[Exercise brief] Reproduce the following material exactly, including every line.

=-=-=

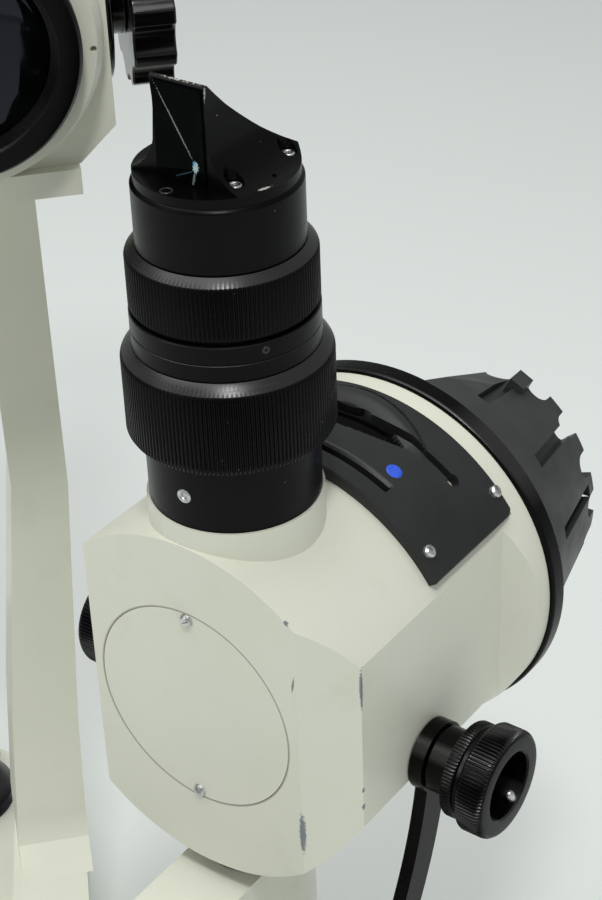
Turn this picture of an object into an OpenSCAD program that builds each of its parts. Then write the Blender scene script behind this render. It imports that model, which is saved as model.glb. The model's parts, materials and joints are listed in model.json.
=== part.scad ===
// Slit lamp biomicroscope: illumination tower, microscope and joystick base.
// Millimetres, +Z up. The origin lies on the table, on the common swing axis.
// +Y points to the operator, -Y to the patient.

/* [Stand] */
// Height of the base casting's top face
base_top = 52; // [48:1:54]
// Half width of the base casting
base_half_w = 112; // [105:1:120]
// Rear (patient side) end of the base casting
base_back = 88; // [75:1:95]
// Distance from the swing axis to the joystick
stick_y = 262; // [255:1:270]
// Joystick's distance to the left of the centre line
stick_left = 34; // [31:1:37]

/* [Microscope] */
// Height of the optical axis
optic_z = 434; // [430:1:436]
// Working distance, from the swing axis to the objective ring
work_dist = 107; // [107:0.5:109]
// Outer radius of the objective ring
objective_r = 33.8; // [33:0.1:36]
// Half width of the microscope body
body_half_w = 42; // [41:1:46]
// Distance from the swing axis to the microscope column
column_y = 206; // [206:0.5:208]

/* [Illumination] */
// Angle between the microscope and the illumination arm
swing = -47.3; // [-60:0.1:-30]
// Distance from the swing axis to the tower axis
tower_y = 80; // [79:0.5:81]
// Height of the tower collar's foot
tower_z = 330; // [326:1:332]

/* [Lamp housing] */
// Outer radius of the barrel
barrel_r = 55; // [54:0.5:56]
// Height of the barrel axis, from the collar's foot
barrel_z = -61; // [-62:0.5:-60]
// Front face of the barrel, from the tower axis
front_y = -24.2; // [-25:0.1:-23]
// Rear face of the barrel's rim, from the tower axis
rim_y = 70.5; // [70:0.5:71.5]
// Radius of the round cover plate
plate_r = 32; // [28:0.5:34]
// Half angle of the filter panel
panel_a = 55.8; // [50:0.1:56]

/* [Tower] */
// Radius of the collar
collar_r = 23; // [22:0.5:24]
// Radius of the lower knurled ring
lower_r = 27.4; // [26:0.1:28]
// Radius of the upper knurled ring
upper_r = 24.2; // [23:0.1:25]
// Radius of the head tube
head_r = 21.3; // [20.5:0.1:22]

/* [Hidden] */
$fn = 96;

cream = "#d0d4c3";
black = "#17181a";
grey = "#3a3c3e";
steel = "#b8babc";
glass = "#9fb4bd";

// Radial clearance of a running fit
run = 0.05;
// Gap between faces that pass each other
gap = 0.3;

// Base
foot_h = 8;
wall = 4;
plate_t = 3;
tongue_r = 32;
axle_y = 60;
axle_z = 16;
axle_r = 5;
wheel_r = 15;
wheel_w = 8;
base_corner = 24;
main_y = 150;

// Lift column
guide_r = 20;
guide_top = 64;
lift_r = 14;
lift_foot = 28;
flange_z = 80;
spindle_r = 10;
scope_hub_z = 83.4;
scope_hub_top = 172;
illum_hub_z = 172.6;
illum_top = 205.5;
cap_h = 12;
// Bore over the swing axis that takes a focusing test rod
rod_bore_r = 4;
hub_r = 25;

// Joystick
pivot_z = 46;
stick_hole_r = 20.3;
pin_r = 2;
shaft_r = 5;

// Microscope
arm_z = 67.8;
arm_h = 20;
column_t = 20;
plinth_z = optic_z - 39.5;
plinth_t = 7.5;
scope_y0 = work_dist + 18;
scope_y1 = 226;
drum_y = 165;
drum_z = optic_z - 4;
drum_r = 28;
drum_shaft_r = 6;
entry_x = 14;
entry_r = 12;
ocular_x = 32;
ocular_z = optic_z + 12;
box_y0 = scope_y1 + 14;
box_y1 = box_y0 + 44;
tube_y1 = box_y1 + 40;

// Lamp housing
flat_x = 35;
side_x = 47.5;
side_y1 = 58.5;
shell = 5;
shaft_y = 19.5;
shaft_z = -84.5;
slit_shaft_r = 4;
knob_r = 16;
hub_knob_r = 9.8;
boss_r = 10.6;
panel_out = 58.5;
panel_y0 = 23.5;
panel_y1 = 63.4;
screw_a = 47.7;
screw_ys = [27, 61.2];
rim_r = 57;
beam_up = 22;
front_slot_y = 31.2;
rear_slot_y = 51;
lever_a = -17;
flange_t = 7.5;
flange_r = 58.4;
cap_y1 = 121.3;
cap_front_r = 54;
cap_rear_r = 43.7;
cap_wall = 3;
// Two flats on the cap, each by its angle and its edge: [distance from the axis, distance along it]
cap_flats = [[0, [[60, 76.5], [56.5, 78], [34.9, 125]]],
             [-27.7, [[54.5, 82], [44.2, 82.5], [28.3, 125]]]];

// Lever, an arc about a point on the patient side
lever_c = [-110.9, -68.7];
lever_r = 130.7;
lever_half_w = 5;
lever_end = -42;
lever_x0 = side_x + 0.5;

// Tower
tube_r = 18;
tube_bore = 12;
lower_z0 = 20;
lower_z1 = 45.3;
index_z1 = 55.4;
upper_z1 = 72.8;
head_z1 = 90;
ridge_z = 118.3;
prism_half = 8.3;

// ---------- placing ----------
module on_illum() { rotate([0, 0, swing]) children(); }
module on_tower() { on_illum() translate([0, tower_y, tower_z]) children(); }
module on_barrel() { on_tower() translate([0, 0, barrel_z]) rotate([-90, 0, 0]) children(); }
module on_stick() { translate([-stick_left, stick_y, pivot_z]) children(); }
module along_x() { rotate([0, 90, 0]) children(); }
module along_y() { rotate([-90, 0, 0]) children(); }
module mirror_x(left) { mirror([left ? 1 : 0, 0, 0]) children(); }

// A tube or ring between two heights
module ring(r_out, r_in, z0, z1) {
    translate([0, 0, z0]) difference() {
        cylinder(r = r_out, h = z1 - z0);
        translate([0, 0, -1]) cylinder(r = r_in, h = z1 - z0 + 2);
    }
}

// A disc or rod between two heights
module rod(r, z0, z1) { translate([0, 0, z0]) cylinder(r = r, h = z1 - z0); }

// A sector of a ring, centred on an angle measured from the barrel's top towards +X
module sector(r_out, r_in, y0, y1, a0, a1) {
    rotate([0, 0, a0 - 90]) rotate_extrude(angle = a1 - a0)
        translate([r_in, y0]) square([r_out - r_in, y1 - y0]);
}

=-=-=

[The solution]
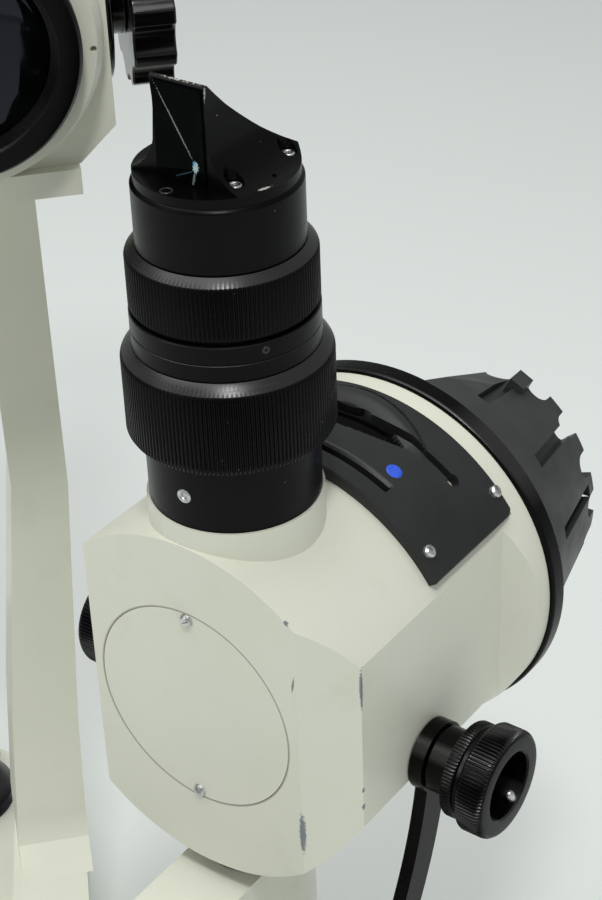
Turn this picture of an object into an OpenSCAD program that builds each of its parts. Then write the Blender scene script behind this render. It imports that model, which is saved as model.glb. The model's parts, materials and joints are listed in model.json.
=== part.scad ===
// Slit lamp biomicroscope: illumination tower, microscope and joystick base.
// Millimetres, +Z up. The origin lies on the table, on the common swing axis.
// +Y points to the operator, -Y to the patient.

/* [Stand] */
// Height of the base casting's top face
base_top = 52; // [48:1:54]
// Half width of the base casting
base_half_w = 112; // [105:1:120]
// Rear (patient side) end of the base casting
base_back = 88; // [75:1:95]
// Distance from the swing axis to the joystick
stick_y = 262; // [255:1:270]
// Joystick's distance to the left of the centre line
stick_left = 34; // [31:1:37]

/* [Microscope] */
// Height of the optical axis
optic_z = 434; // [430:1:436]
// Working distance, from the swing axis to the objective ring
work_dist = 107; // [107:0.5:109]
// Outer radius of the objective ring
objective_r = 33.8; // [33:0.1:36]
// Half width of the microscope body
body_half_w = 42; // [41:1:46]
// Distance from the swing axis to the microscope column
column_y = 206; // [206:0.5:208]

/* [Illumination] */
// Angle between the microscope and the illumination arm
swing = -47.3; // [-60:0.1:-30]
// Distance from the swing axis to the tower axis
tower_y = 80; // [79:0.5:81]
// Height of the tower collar's foot
tower_z = 330; // [326:1:332]

/* [Lamp housing] */
// Outer radius of the barrel
barrel_r = 55; // [54:0.5:56]
// Height of the barrel axis, from the collar's foot
barrel_z = -61; // [-62:0.5:-60]
// Front face of the barrel, from the tower axis
front_y = -24.2; // [-25:0.1:-23]
// Rear face of the barrel's rim, from the tower axis
rim_y = 70.5; // [70:0.5:71.5]
// Radius of the round cover plate
plate_r = 32; // [28:0.5:34]
// Half angle of the filter panel
panel_a = 55.8; // [50:0.1:56]

/* [Tower] */
// Radius of the collar
collar_r = 23; // [22:0.5:24]
// Radius of the lower knurled ring
lower_r = 27.4; // [26:0.1:28]
// Radius of the upper knurled ring
upper_r = 24.2; // [23:0.1:25]
// Radius of the head tube
head_r = 21.3; // [20.5:0.1:22]

/* [Hidden] */
$fn = 96;

cream = "#d0d4c3";
black = "#17181a";
grey = "#3a3c3e";
steel = "#b8babc";
glass = "#9fb4bd";

// Radial clearance of a running fit
run = 0.05;
// Gap between faces that pass each other
gap = 0.3;

// Base
foot_h = 8;
wall = 4;
plate_t = 3;
tongue_r = 32;
axle_y = 60;
axle_z = 16;
axle_r = 5;
wheel_r = 15;
wheel_w = 8;
base_corner = 24;
main_y = 150;

// Lift column
guide_r = 20;
guide_top = 64;
lift_r = 14;
lift_foot = 28;
flange_z = 80;
spindle_r = 10;
scope_hub_z = 83.4;
scope_hub_top = 172;
illum_hub_z = 172.6;
illum_top = 205.5;
cap_h = 12;
// Bore over the swing axis that takes a focusing test rod
rod_bore_r = 4;
hub_r = 25;

// Joystick
pivot_z = 46;
stick_hole_r = 20.3;
pin_r = 2;
shaft_r = 5;

// Microscope
arm_z = 67.8;
arm_h = 20;
column_t = 20;
plinth_z = optic_z - 39.5;
plinth_t = 7.5;
scope_y0 = work_dist + 18;
scope_y1 = 226;
drum_y = 165;
drum_z = optic_z - 4;
drum_r = 28;
drum_shaft_r = 6;
entry_x = 14;
entry_r = 12;
ocular_x = 32;
ocular_z = optic_z + 12;
box_y0 = scope_y1 + 14;
box_y1 = box_y0 + 44;
tube_y1 = box_y1 + 40;

// Lamp housing
flat_x = 35;
side_x = 47.5;
side_y1 = 58.5;
shell = 5;
shaft_y = 19.5;
shaft_z = -84.5;
slit_shaft_r = 4;
knob_r = 16;
hub_knob_r = 9.8;
boss_r = 10.6;
panel_out = 58.5;
panel_y0 = 23.5;
panel_y1 = 63.4;
screw_a = 47.7;
screw_ys = [27, 61.2];
rim_r = 57;
beam_up = 22;
front_slot_y = 31.2;
rear_slot_y = 51;
lever_a = -17;
flange_t = 7.5;
flange_r = 58.4;
cap_y1 = 121.3;
cap_front_r = 54;
cap_rear_r = 43.7;
cap_wall = 3;
// Two flats on the cap, each by its angle and its edge: [distance from the axis, distance along it]
cap_flats = [[0, [[60, 76.5], [56.5, 78], [34.9, 125]]],
             [-27.7, [[54.5, 82], [44.2, 82.5], [28.3, 125]]]];

// Lever, an arc about a point on the patient side
lever_c = [-110.9, -68.7];
lever_r = 130.7;
lever_half_w = 5;
lever_end = -42;
lever_x0 = side_x + 0.5;

// Tower
tube_r = 18;
tube_bore = 12;
lower_z0 = 20;
lower_z1 = 45.3;
index_z1 = 55.4;
upper_z1 = 72.8;
head_z1 = 90;
ridge_z = 118.3;
prism_half = 8.3;

// ---------- placing ----------
module on_illum() { rotate([0, 0, swing]) children(); }
module on_tower() { on_illum() translate([0, tower_y, tower_z]) children(); }
module on_barrel() { on_tower() translate([0, 0, barrel_z]) rotate([-90, 0, 0]) children(); }
module on_stick() { translate([-stick_left, stick_y, pivot_z]) children(); }
module along_x() { rotate([0, 90, 0]) children(); }
module along_y() { rotate([-90, 0, 0]) children(); }
module mirror_x(left) { mirror([left ? 1 : 0, 0, 0]) children(); }

// A tube or ring between two heights
module ring(r_out, r_in, z0, z1) {
    translate([0, 0, z0]) difference() {
        cylinder(r = r_out, h = z1 - z0);
        translate([0, 0, -1]) cylinder(r = r_in, h = z1 - z0 + 2);
    }
}

// A disc or rod between two heights
module rod(r, z0, z1) { translate([0, 0, z0]) cylinder(r = r, h = z1 - z0); }

// A sector of a ring, centred on an angle measured from the barrel's top towards +X
module sector(r_out, r_in, y0, y1, a0, a1) {
    rotate([0, 0, a0 - 90]) rotate_extrude(angle = a1 - a0)
        translate([r_in, y0]) square([r_out - r_in, y1 - y0]);
}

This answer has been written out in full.